_Material_:
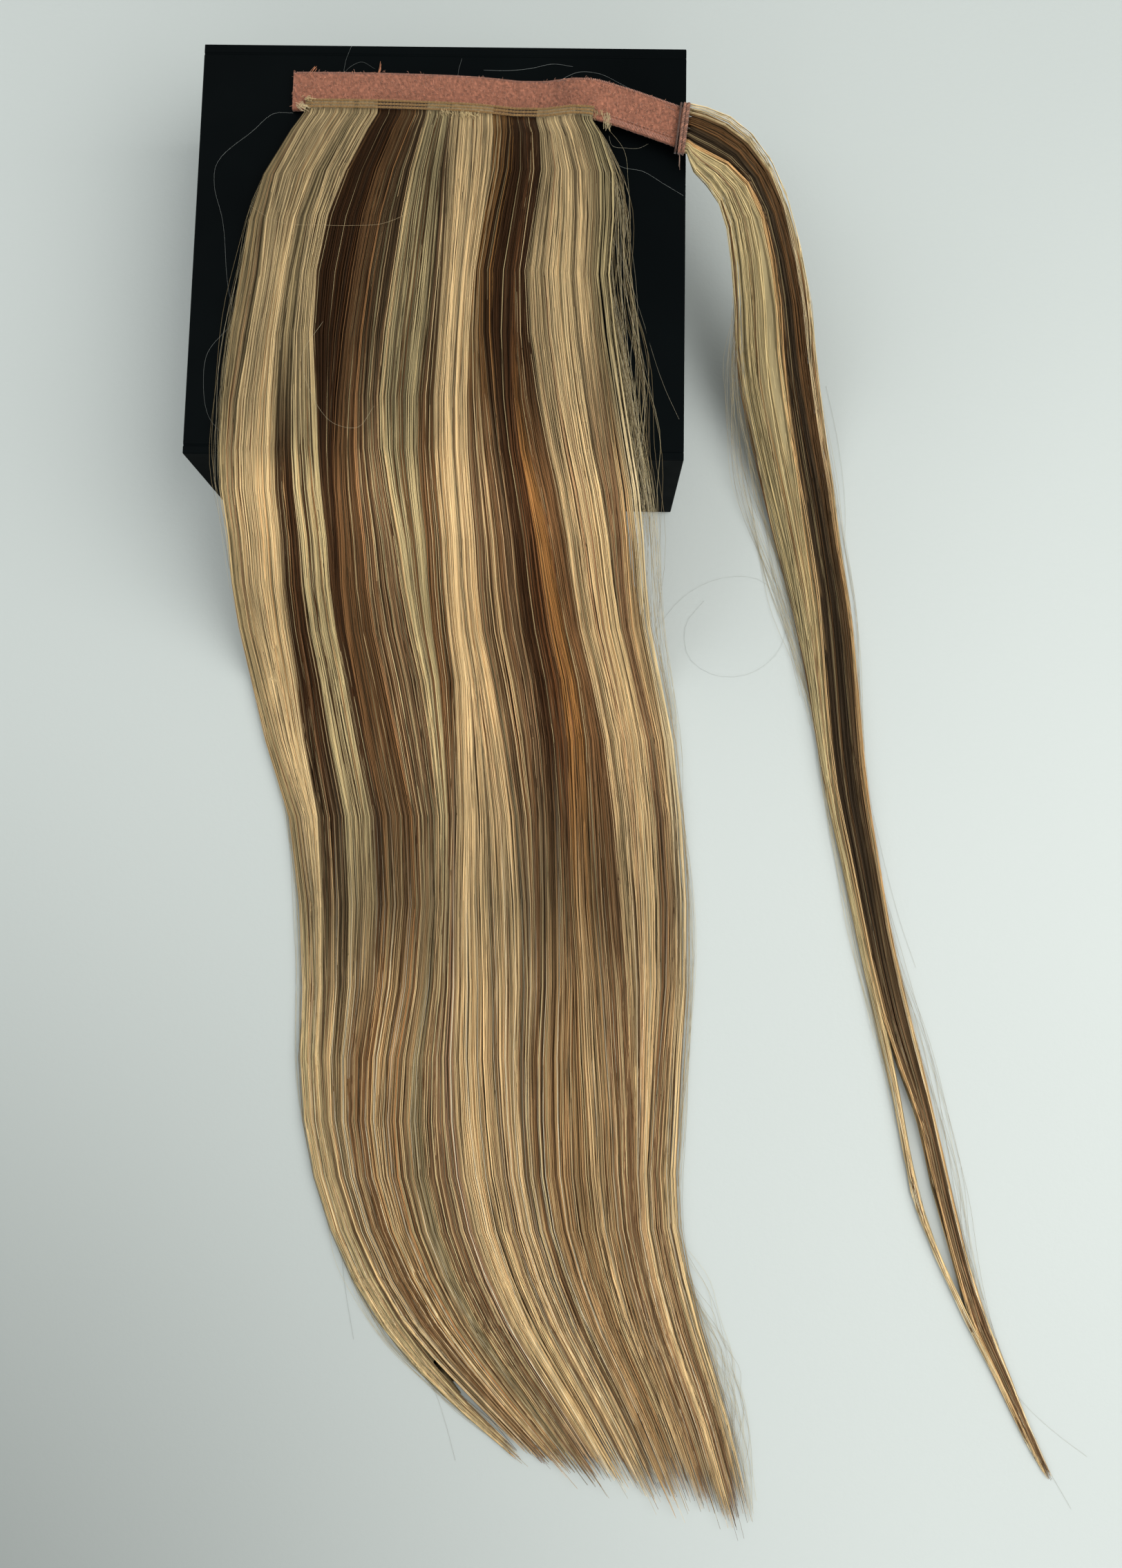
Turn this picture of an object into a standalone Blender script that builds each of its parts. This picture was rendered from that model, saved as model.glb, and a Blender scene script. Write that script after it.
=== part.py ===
"""A wrap-round ponytail hairpiece lying over the closed box that carries it.

Metres, +Z up. The origin is the middle of the box's base, +X runs along the fastening band from its
raw end to its free end, and the hair runs towards -Y, over the box's front edge and down to the table.
The tables are in millimetres.
"""

import math
from collections import namedtuple

import bmesh
import bpy
import numpy as np

MM = 0.001
GAP = 0.3

# The box: a tray inside a lid that wraps over its front and back.
BOX_X = 196.0
BOX_Y = 173.0
BOX_H = 60.0
BOARD = 2.0
LID_OVERHANG = 0.6
FLAP_LIFT = 1.0
CREASE_DEPTH = 0.5
CREASE_HALF = 0.6
FRONT_CREASE = 3.5
BACK_CREASE = 4.0
BOARD_ROUND = 0.4

# The fastening band: loop tape of a standard width.
TAPE_WIDTH = 16.0
TAPE_THICK = 1.7
TAPE_ROUND = 0.4
PATCH_WIDTH = 13.0
PATCH_THICK = 1.2
PATCH_FROM = 0.82
PATCH_TO = 0.955

# The sewn track along the band's lower edge.
WEFT_WIDTH = 4.4
WEFT_THICK = 2.0
WEFT_OFFSET = -6.5
WEFT_FROM = 0.036
WEFT_TO = 0.775
WEFT_RIDGES = 3

# The thread binding across the band's free end.
BINDING_START = (97.3, 58.6)
BINDING_END = (95.0, 38.0)
BINDING_WIDTH = 4.2
BINDING_THICK = 2.6
BINDING_RIDGES = 3

# The hair.
TABLE_CLEARANCE = 0.3
DRAPE_START = -95.0
DRAPE_LENGTH = 74.0
WEFT_BLEND = 0.06
HAIR_ROWS = 38
WRAP_ROWS = 30
LOCK_STEPS = 4
GROOVE_SHARE = 0.34
TIP_SHARE = 0.2
TIP_LEAST_ROWS = 3
GROOVE_SWAY = 0.25
CURTAIN_DRIFT = 0.3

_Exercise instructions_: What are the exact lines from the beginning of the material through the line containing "that carries it."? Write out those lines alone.

_Output of the task_:
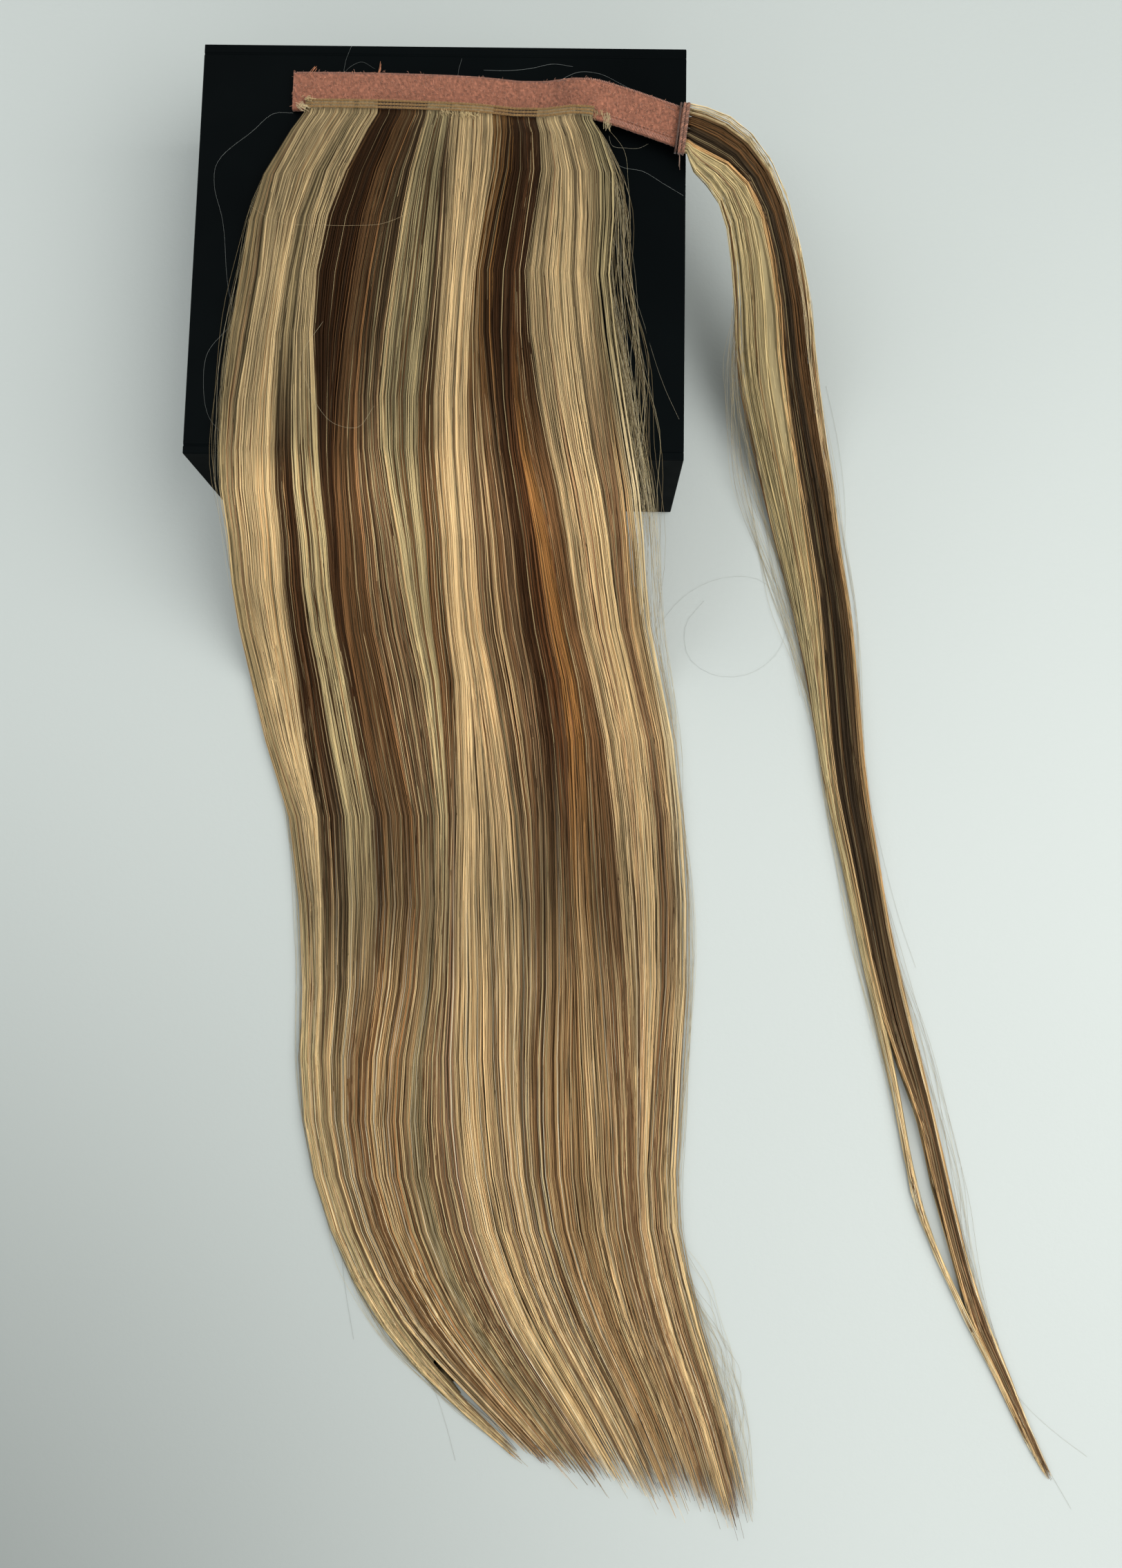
Turn this picture of an object into a standalone Blender script that builds each of its parts. This picture was rendered from that model, saved as model.glb, and a Blender scene script. Write that script after it.
=== part.py ===
"""A wrap-round ponytail hairpiece lying over the closed box that carries it.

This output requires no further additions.